Join us for the latest in our autumn research seminar series, organised by the Centre for Audio Visual Experimentation (CAVE) and Concentrationary Imaginaries, when we welcome artist Susan Philipsz.
Scottish born Susan Philipsz is one of today’s leading artists. Her work revolves around a melancholic existentialism and explorations of the human voice. She became well-known through a capella renditions of songs. For the Glasgow International Festival she developed Lowlands, after a ballad from the 16th century, which was later recreated at Tate Britain in London, where it won her the prestigious Turner Prize (2010).

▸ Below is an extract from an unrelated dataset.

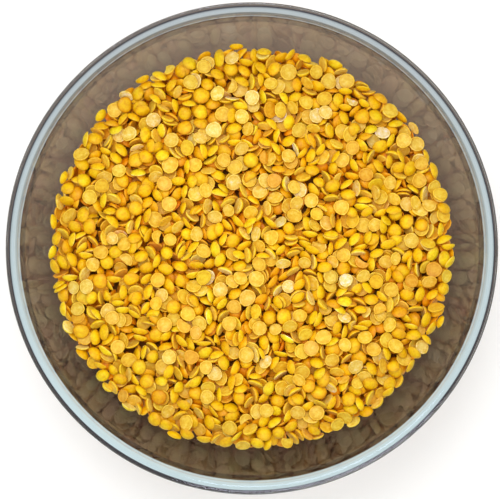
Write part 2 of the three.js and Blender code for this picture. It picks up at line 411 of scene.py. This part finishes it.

Philipsz is increasingly confronting subject matters of memory, trauma, and mourning, a process which resonates strongly with the School of Fine Art, History of Art and Cultural Studies’ own research. CentreCATH and CAVE research centres have invited Philipsz to come and speak about her recent project for Kunsthaus Bregenz; Night and Fog.
For Night and Fog, Philipsz has deconstructed Hanns Eisler’s soundtrack from the film of the same name (Alain Renais, 1955) into the individual voices of the instruments. Throughout the week the school will present a temporary audio installation in the new Project Space which will become the fulcrum for a series of conversations and demonstrations by Philipsz as well as participating staff, students and those working in cultural industries.
In this open seminar, Susan Philipsz discusses Night and Fog alongside scholars from CAVE and Concentrationary Imaginaries. The venue is Room G.04 in the School of Fine Art, History of Art and Cultural Studies, University Road, University of Leeds.
You are also welcome to join us for a free screening of Alan Renais’ Night and Fog prior to the research seminar. The screening starts at 1.30pm and lasts for approximately half an hour. The venue is the Student Common Room, School of Fine Art, History of Art and Cultural Studies, University Road, University of Leeds. More information can be found here.
The event is free and aimed at arts professionals, students and staff.